Part III. Cocoa

The Cocoa Touch frameworks provide the general capabilities needed by any iOS application. Buttons can be tapped, text can be read, screens of interface can succeed one another, because Cocoa makes it so. To use the framework, you must learn to let the framework use you. You must put your code in the right place so that it will be called at the right time. You must fulfill certain obligations that Cocoa expects of you. You master Cocoa by being Cocoa’s obedient servant. In this part of the book, that’s what you’ll learn to do.

  • Chapter 10 describes how Cocoa is organized and structured through such Objective-C language features as subclassing, categories, and protocols. Then some important built-in Cocoa object types are introduced. The chapter concludes with a description of Cocoa key–value coding and a look at how the root NSObject class is organized.

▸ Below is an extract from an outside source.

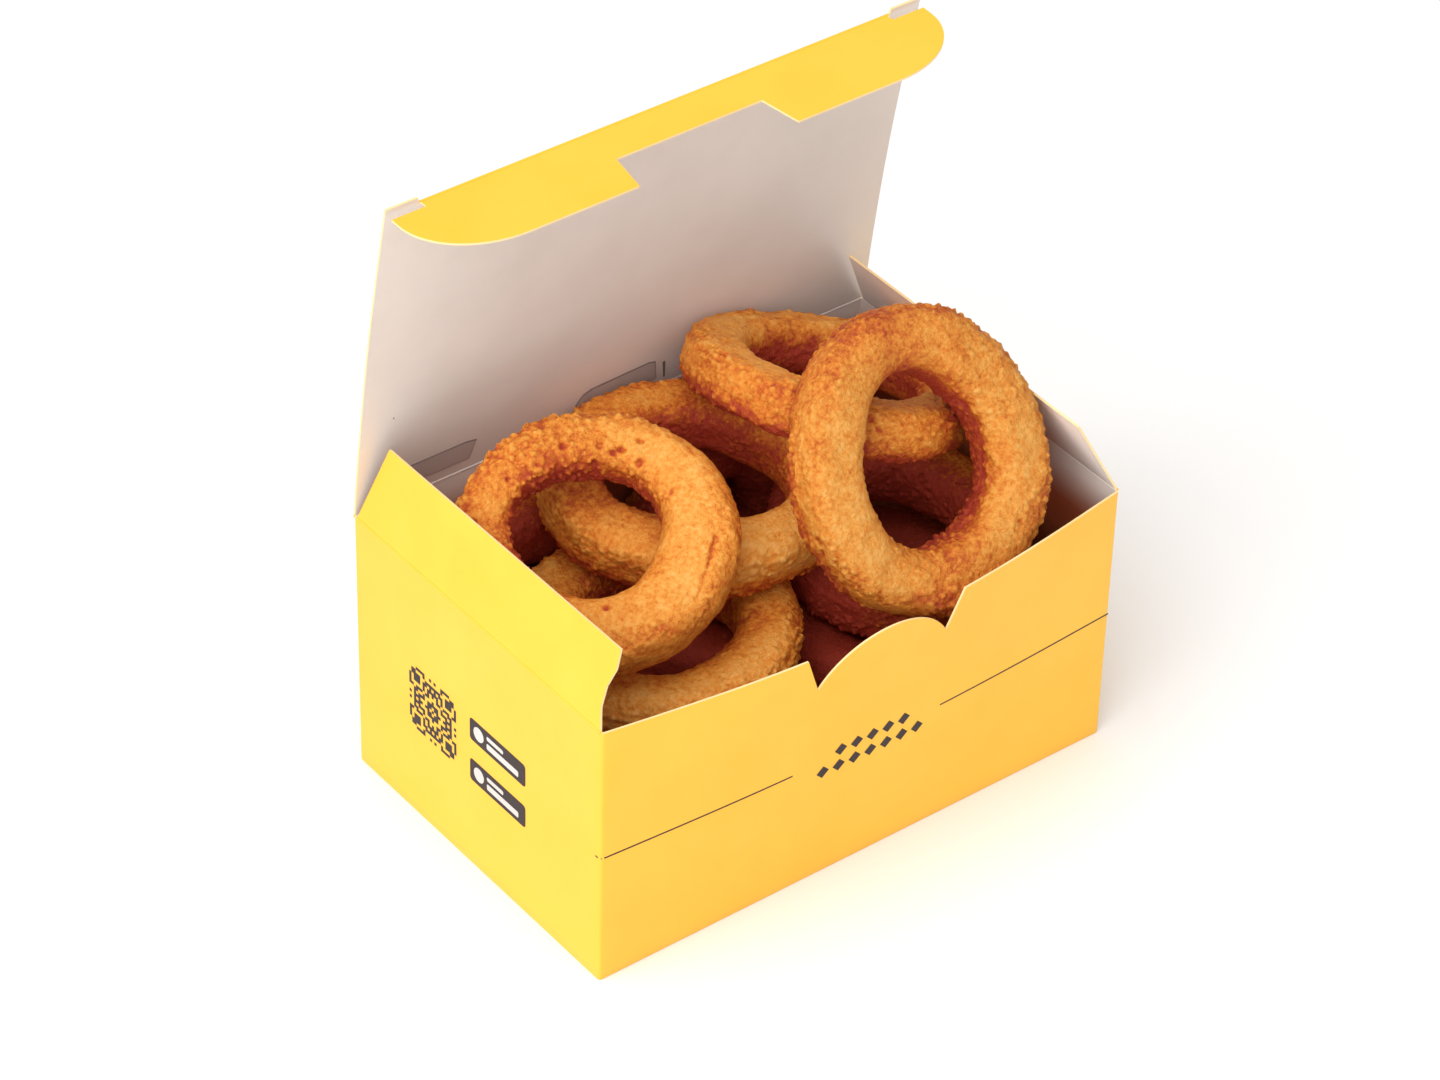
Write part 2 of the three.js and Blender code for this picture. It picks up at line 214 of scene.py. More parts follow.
# Points along the middle of a ring's tube, and sectors in which its radius is measured
LINE_POINTS = 40
SECTORS = 32
CRUST_CLEARANCE = 0.1 * MM

# Noises of the crust: size in mm, seed offset and layers
CRUST_NOISES = {
    "lumps": (12, 0, 3),
    "knobs": (4.2, 20, 3),
    "grain": (1.6, 40, 2),
    "patches": (15, 60, 2),
    "wander": (18, 80, 2),
}
# Strewn crumbs and pits: spacing in mm, seed offset, share of places taken, and reach in spacings
CRUMBS = {"spacing": 1.8, "seed": 100, "share": 0.8, "reach": 0.38, "extra": 0.32}
STREWN_PITS = {"spacing": 5.0, "seed": 120, "share": 0.5, "reach": 0.10, "extra": 0.14}
PIT_SLOPE = (0.5, 1.3)
PIT_WOBBLE = 0.05
PITTED_GROUND = (-0.25, 0.35)
# Single pits and cracks in mm: where the full depth ends and where the crust is level again
SINGLE_PIT_SLOPE = (0.5, 1.5)
SINGLE_PIT_WOBBLE = 0.35
CRACK_SLOPE = (0.25, 1.1)
CRACK_WOBBLE = 0.7
# Bands along the tube by the cosine of the angle round it: middle and width
RIM_BAND = (0.75, 0.28)
HOLE_BAND = (-1, 0.30)
BAND_WANDER = 0.5
# What makes the crust rough
ROUGHNESS = {"base": 0.30, "rim": 0.75, "hole": 0.30, "sandy": 0.6}
ROUGHNESS_RANGE = (0.1, 1.3)
# What each feature adds to the crust's height in mm, everywhere and by roughness
RELIEF = {"base": 0.05, "lumps": 0.45, "knobs": 0.18, "flats": -0.45, "pits": -0.80, "crack": -0.75}
ROUGH_RELIEF = {"crumbs": 0.80, "knobs": 0.14, "grain": 0.26}
# What each feature adds to the browning and to the painted light and shade, everywhere and by roughness
# Painted light and shade among these: shade where rings close in, light on upper sides, shade in hollows,
# highlights on grain
BROWNING_AND_SHADE = {
    "base": 0.04, "lumps": 0.07, "knobs": -0.06, "patches": 0.07, "rim": 0.14, "hole": 0.22,
    "upward": -0.08, "hollows": 0.50, "grain": -0.10, "occlusion_shade": 0.44,
}
# Rough parts browner, and raised crumbs lighter as painted highlights
ROUGH_BROWNING_AND_HIGHLIGHT = {"base": 0.12, "crumbs": -0.32}
OCCLUSION_SHADE_RANGE = (0.4, 1.6)
# The painted occlusion shade counts a ring's own far side too, from this many tube radii away on
FAR_SIDE = 2.2
# Browning that the three fine patterns of the crust's material add at most
BLOTCH_SHARE = 0.40
SPECK_SHARE = 1.35
CRUMB_SHARE = 0.15

# Noise: shifts that keep layers and rings apart, and a distance that counts as none near
LAYER_SHIFT = 17.3
RING_SHIFT = 31.7
FAR = 9.0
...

  • Chapter 11 presents Cocoa’s event-driven model of activity, along with its major design patterns and event-related features — notifications, delegation, data sources, target–action, the responder chain, and key–value observing. The chapter concludes with some words of wisdom about managing the barrage of events Cocoa will be throwing at you, and how to escape that barrage momentarily with delayed performance.
  • Chapter 12 is about Cocoa memory management. I’ll explain how memory management of reference types works. Then some special memory management situations are described: autorelease pools, retain cycles, notifications ...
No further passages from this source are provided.